The ACCC recognised that Google was not creating and operating the sites featuring the content in question. But it argued that, by displaying search results pointing to those sites, Google was breaching consumer protection law.

Importantly, the ACCC argued that some consumers would mistake “organic” and “sponsored” search results. That claim was plausible as some people were unfamiliar with the way results were displayed.

In 2011, the Federal Court initially found in favour of Google, concluding that results sometimes pointed to content that breached Australian law but that Google wasn’t responsible for that content.

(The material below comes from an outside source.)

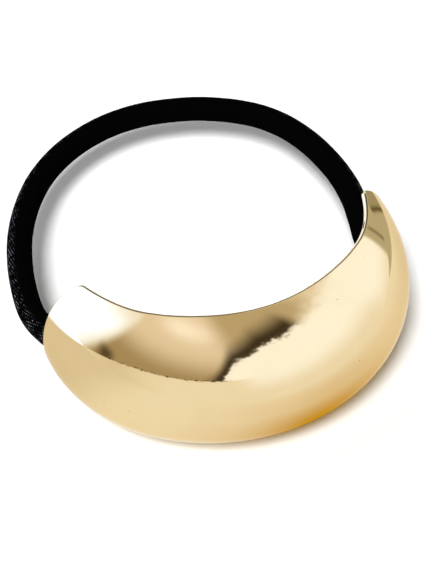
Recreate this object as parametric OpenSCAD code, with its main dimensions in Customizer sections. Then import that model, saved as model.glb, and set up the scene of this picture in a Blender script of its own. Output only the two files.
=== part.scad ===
/* [Shell] */
// Half the width of the rim, measured across the cuff, mm
rim_half_width = 24.5; // [22:0.5:30]
// Depth of the rim, from the line between the ends to its foremost point, mm
rim_depth = 22.5; // [19:0.5:27]
// Height of the shell in its middle, from the lower rim to the upper rim, mm
shell_height = 28; // [24:0.5:34]
// How far the crown stands out from the rim in the middle, mm
crown_depth = 11.5; // [10:0.25:14]
// How far the crown stands out at the ends, mm
end_crown_depth = 6.9; // [6:0.1:9]
// How far the rims stand out from an ellipse at the sides of the cuff, mm
side_fullness = 0.9; // [0:0.1:1.2]
// Thickness of the metal, mm
wall = 1; // [0.8:0.05:1.2]
// How far round the shell reaches to each side of its middle, degrees
reach = 83; // [76:1:88]
// Share of each half whose two rims run parallel
parallel_share = 0.5; // [0.4:0.05:0.6]
// Height that the shell has lost where it ends, mm
end_drop = 2.7; // [2:0.1:6]
// Share of each half that its rounded corners take up
corner_share = 0.1; // [0.06:0.01:0.2]
// Half angle of the arc that shapes the section, degrees: small is flat-sided, 89 is a half ellipse
section_arc = 45; // [25:1:70]

/* [Sockets] */
// Height of the sockets' bores over the lower rim, mm
socket_height = 12; // [10:0.5:14]
// Length of a socket, mm
socket_length = 5; // [4:0.25:6]
// Distance from a tip of the shell back to the mouth of its socket, mm
socket_setback = 3; // [2:0.25:4]
// Wall of a socket, mm
socket_wall = 0.6; // [0.5:0.05:0.8]
// Clear gap between the elastic and the bore of its socket, all round, mm
socket_clearance = 0.1; // [0.05:0.01:0.15]
// Clear gap between the elastic and the tip of the shell, mm
tip_clearance = 0.15; // [0.15:0.05:0.3]

/* [Elastic] */
// Diameter of the covered elastic, mm
elastic_diameter = 4.3; // [3.6:0.1:4.6]

/* [Hidden] */

half_height = shell_height / 2;

// Grid of the shell: steps along its length and from rim to rim
length_steps = 56;
rim_steps = 20;

// Shape of the rims: power of the drop towards the ends, and power of the rounded corners
drop_power = 1.6;
corner_power = 3;

// Share of each half at which the sides are fullest, and the spread of the fullness
side_share = 0.6;
side_spread = 0.2;

// Step over which a slope of the skin is measured
slope_step = 0.001;

// Share of the full half height at share u of the reach
function height_share(u) =
    1 - end_drop / shell_height * pow(max(0, abs(u) - parallel_share) / (1 - parallel_share), drop_power);

// Share of the reach at which the end is met, at share v of the local half height
function end_share(v) = 1 - corner_share * (1 - sqrt(1 - pow(abs(v), corner_power)));

// Height of the section's arc over its chord, 1 at the crown and 0 at the rim
function arc_share(s) =
    (sqrt(1 - pow(s * sin(section_arc), 2)) - cos(section_arc)) / (1 - cos(section_arc));

// Crown depth at share u of the reach
function crown_at(u) = crown_depth - (crown_depth - end_crown_depth) * u * u;

// How far the rims stand out from their ellipse at share u of the reach
function fullness_at(u) = side_fullness * exp(-pow((abs(u) - side_share) / side_spread, 2));

// Outward direction of the rim's ellipse in plan
function plan_normal(a) =
    let (n = [sin(a) / rim_half_width, -cos(a) / rim_depth]) n / norm(n);

// Point on the outer skin: u along the reach and v from the lower rim to the upper rim, both -1 to 1
function skin(u, v) =
    let (
        a = reach * u,
        s = height_share(u) * v,
        ellipse = [rim_half_width * sin(a), -rim_depth * cos(a)],
        full = fullness_at(u),
        out = ellipse + (full + (crown_at(u) - full) * arc_share(s)) * plan_normal(a)
    )
    [out[0], out[1], half_height * (1 + s)];

// Outward direction of the outer skin
function skin_normal(u, v) =
    let (
        along = skin(u + slope_step, v) - skin(u - slope_step, v),
        up = skin(u, v + slope_step) - skin(u, v - slope_step),
        n = cross(along, up)
    )
    n / norm(n);

// Point on a skin that lies depth under the outer one
function skin_under(u, v, depth) = skin(u, v) - depth * skin_normal(u, v);

// Steps across the section crowd towards the rims, where the corners turn
function row_share(j) = sin(180 * j / rim_steps - 90);
function column_share(i, v) = (2 * i / length_steps - 1) * end_share(v);

function skin_grid(depth) = [
    for (j = [0 : rim_steps], i = [0 : length_steps])
        let (v = row_share(j)) skin_under(column_share(i, v), v, depth)
];

row_points = length_steps + 1;
skin_points = row_points * (rim_steps + 1);

// Two triangles for the cell at column i and row j, turned over for the inner skin
function cell(i, j, first, turned) =
    let (
        a = first + j * row_points + i,
        b = a + 1,
        c = b + row_points,
        d = a + row_points
    )
    turned ? [[a, b, c], [a, c, d]] : [[a, c, b], [a, d, c]];

// Closed walk round the border of the grid
border = concat(
    [for (i = [0 : length_steps - 1]) i],
    [for (j = [0 : rim_steps - 1]) j * row_points + length_steps],
    [for (i = [length_steps : -1 : 1]) rim_steps * row_points + i],
    [for (j = [rim_steps : -1 : 1]) j * row_points]
);

// A socket follows the line from the shell's inside at its rear end to the inside of the tip
function inner_at_socket(u) =
    skin_under(u, (socket_height - half_height) / half_height / height_share(u), wall);

inner_tip = inner_at_socket(1);
step_back = inner_tip - inner_at_socket(1 - slope_step);
length_per_share = norm(step_back) / slope_step;
inner_rear = inner_at_socket(1 - (socket_setback + socket_length) / length_per_share);
lean = atan2(inner_tip[0] - inner_rear[0], inner_tip[1] - inner_rear[1]);

elastic_radius = elastic_diameter / 2;
bore_radius = elastic_radius + socket_clearance;
socket_radius = bore_radius + socket_wall;
inset = elastic_radius + tip_clearance;
axis_at_tip = [
    inner_tip[0] - inset * cos(lean),
    inner_tip[1] + inset * sin(lean),
    socket_height
];
cut_over = 0.3;

module shell_sheet() {
    last = len(border) - 1;
    faces_outer = [for (j = [0 : rim_steps - 1], i = [0 : length_steps - 1])
        each cell(i, j, 0, false)];
    faces_inner = [for (j = [0 : rim_steps - 1], i = [0 : length_steps - 1])
        each cell(i, j, skin_points, true)];
    faces_edge = [for (k = [0 : last])
        let (a = border[k], b = border[k == last ? 0 : k + 1])
        each [[a, b, b + skin_points], [a, b + skin_points, a + skin_points]]];
    polyhedron(
        points = concat(skin_grid(0), skin_grid(wall)),
        faces = concat(faces_outer, faces_inner, faces_edge)
    );
}

// Bar of the given radius on a socket's axis, from start to end behind the tip
module on_socket_axis(start, end, radius) {
    translate(axis_at_tip)
        rotate([90, 0, -lean])
            translate([0, 0, start])
                cylinder(h = end - start, r = radius, $fn = 48);
}

module socket(over, radius) {
    on_socket_axis(socket_setback - over, socket_setback + socket_length + over, radius);
}

module cuff_shell() {
    color([0.93, 0.82, 0.62])
        difference() {
            union() {
                shell_sheet();
                socket(0, socket_radius);
                mirror([1, 0, 0]) socket(0, socket_radius);
            }
            socket(cut_over, bore_radius);
            mirror([1, 0, 0]) socket(cut_over, bore_radius);
        }
}

// Route of the elastic's middle line, from the left socket round the back to the right one, mm
elastic_route = [
    [-27, -11.3, 12], [-27.2, -9, 12], [-27.45, -6.5, 12], [-27.65, -3.6, 11.9], [-28.95, 0, 11.4],
    [-29.7, 4, 11.3], [-29.2, 8.7, 11.3], [-27.5, 15.3, 11.2], [-24.8, 22, 11], [-21, 28.2, 10.8],
    [-16.6, 33.2, 10.7], [-11.7, 36.9, 10.6], [-6.6, 39.4, 10.5], [-1.5, 40.8, 10.5],
    [3.1, 41.2, 10.5], [7.4, 40.9, 10.5], [11.4, 40, 10.5], [15.1, 38.7, 10.6], [18.6, 36.9, 10.7],
    [22, 34.6, 10.8], [25.3, 31.5, 10.9], [28, 27.4, 11], [29.9, 22, 11.2], [30.8, 16.3, 11.4],
    [30.9, 10.8, 11.6], [30.2, 5.5, 11.8], [28.9, 0.5, 12], [27.75, -3.5, 12], [27.45, -6.5, 12],
    [27.2, -9, 12], [27, -11.3, 12]
];
elastic_sides = 8;

function route_heading(i) =
    let (
        last = len(elastic_route) - 1,
        h = elastic_route[min(i + 1, last)] - elastic_route[max(i - 1, 0)]
    )
    h / norm(h);

// Ring of points round the route at its point i
function route_ring(i) =
    let (
        heading = route_heading(i),
        side = cross(heading, [0, 0, 1]) / norm(cross(heading, [0, 0, 1])),
        above = cross(side, heading)
    )
    [for (k = [0 : elastic_sides - 1])
        elastic_route[i] + elastic_radius
            * (cos(360 * k / elastic_sides) * side + sin(360 * k / elastic_sides) * above)];

module elastic() {
    last = len(elastic_route) - 1;
    color([0.03, 0.03, 0.035])
        polyhedron(
            points = [for (i = [0 : last]) each route_ring(i)],
            faces = concat(
                [[for (k = [elastic_sides - 1 : -1 : 0]) k]],
                [for (i = [0 : last - 1], k = [0 : elastic_sides - 1])
                    let (
                        a = i * elastic_sides + k,
                        b = i * elastic_sides + (k + 1) % elastic_sides
                    )
                    each [[a, b, a + elastic_sides], [b, b + elastic_sides, a + elastic_sides]]],
                [[for (k = [0 : elastic_sides - 1]) last * elastic_sides + k]]
            )
        );
}

cuff_shell();
elastic();
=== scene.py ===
import math

import bmesh
import bpy
from mathutils import Matrix, Vector


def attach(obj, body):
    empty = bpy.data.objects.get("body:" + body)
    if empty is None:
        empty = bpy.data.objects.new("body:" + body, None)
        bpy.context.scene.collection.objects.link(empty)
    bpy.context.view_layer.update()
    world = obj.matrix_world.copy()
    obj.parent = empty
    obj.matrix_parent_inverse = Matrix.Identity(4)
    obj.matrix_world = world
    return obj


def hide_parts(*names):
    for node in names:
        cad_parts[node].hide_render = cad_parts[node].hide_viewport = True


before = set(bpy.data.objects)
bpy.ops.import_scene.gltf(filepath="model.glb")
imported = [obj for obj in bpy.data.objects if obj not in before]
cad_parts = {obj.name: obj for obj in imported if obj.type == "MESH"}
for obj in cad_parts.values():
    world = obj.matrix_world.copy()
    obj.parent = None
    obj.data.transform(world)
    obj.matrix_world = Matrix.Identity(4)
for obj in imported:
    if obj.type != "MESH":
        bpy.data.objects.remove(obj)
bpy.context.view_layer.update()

MM = 0.001
SCENE = bpy.context.scene
SCENE.view_settings.view_transform = "Standard"
SCENE.view_settings.look = "None"


# Camera

# The camera stands in front of the cuff, to its left and above it, angles in degrees
CAMERA_ELEVATION = 47.336
CAMERA_TURN = 26.365
CAMERA_ROLL = 1.575
CAMERA_DISTANCE = 374.9 * MM
CAMERA_AIM = Vector((0, 0, 14 * MM))
CAMERA_NEAR, CAMERA_FAR = 0.01, 20
FOCAL_PIXELS = 2266.9
PHOTO_HEIGHT = 579
# Width of the sensor in mm, which stands for the longer side of the photo
SENSOR = 36.0
# How far the aimed point lies left of the picture's middle and above it, in pixels
AIM_LEFT, AIM_UP = 5.7, 22.7


def photo_camera():
    e, t, r = map(math.radians, (CAMERA_ELEVATION, CAMERA_TURN, CAMERA_ROLL))
    right = Vector((math.cos(t), -math.sin(t), 0))
    up = Vector((math.sin(t) * math.sin(e), math.cos(t) * math.sin(e), math.cos(e)))
    back = right.cross(up)
    place = CAMERA_AIM + back * CAMERA_DISTANCE
    right, up = (
        right * math.cos(r) + up * math.sin(r),
        up * math.cos(r) - right * math.sin(r),
    )
    back = back - right * (AIM_LEFT / FOCAL_PIXELS) + up * (AIM_UP / FOCAL_PIXELS)
    back.normalize()
    right = (right - back * right.dot(back)).normalized()
    up = back.cross(right)
    data = bpy.data.cameras.new("camera")
    data.sensor_width = SENSOR
    data.lens = FOCAL_PIXELS / PHOTO_HEIGHT * SENSOR
    data.clip_start, data.clip_end = CAMERA_NEAR, CAMERA_FAR
    camera = bpy.data.objects.new("camera", data)
    SCENE.collection.objects.link(camera)
    turned = Matrix((right, up, back)).transposed().to_4x4()
    camera.matrix_world = Matrix.Translation(place) @ turned
    SCENE.camera = camera


photo_camera()


# Small helpers


def make_piece(name, bm, *materials):
    mesh = bpy.data.meshes.new(name)
    bm.to_mesh(mesh)
    bm.free()
    mesh.polygons.foreach_set("use_smooth", [True] * len(mesh.polygons))
    piece = bpy.data.objects.new(name, mesh)
    SCENE.collection.objects.link(piece)
    for material in materials:
        mesh.materials.append(material)
    return piece


def new_material(name, colour, metallic, roughness):
    made = bpy.data.materials.new(name)
    made.diffuse_color = (*colour, 1)
    made.metallic = metallic
    made.roughness = roughness
    return made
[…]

“Ordinary and reasonable” people, it was thought, would recognise that sponsored links were advertisements. They would not have thought that Google endorses everything in its search results (in the same way that broadcasters don’t do quality testing for every advertisement).

In April last year, the ACCC successfully appealed to the Full Federal Court, which unanimously found that the specifics of sponsored linking meant Google breached the Act – which is to say, the search engine rather than just the sites already mentioned involved misleading or deceptive conduct.

Google appealed to the High Court in June last year, which today has unanimously endorsed the initial decision.

The Court considers that Google did not create the problematical sites identified through the sponsored links. Google’s “ordinary and reasonable” users would have understood that claims on those sites were by advertisers and not endorsed by Google.

And so, six years after the case began, what have we learned? Yes, that’s right everybody – digital literacy is required online.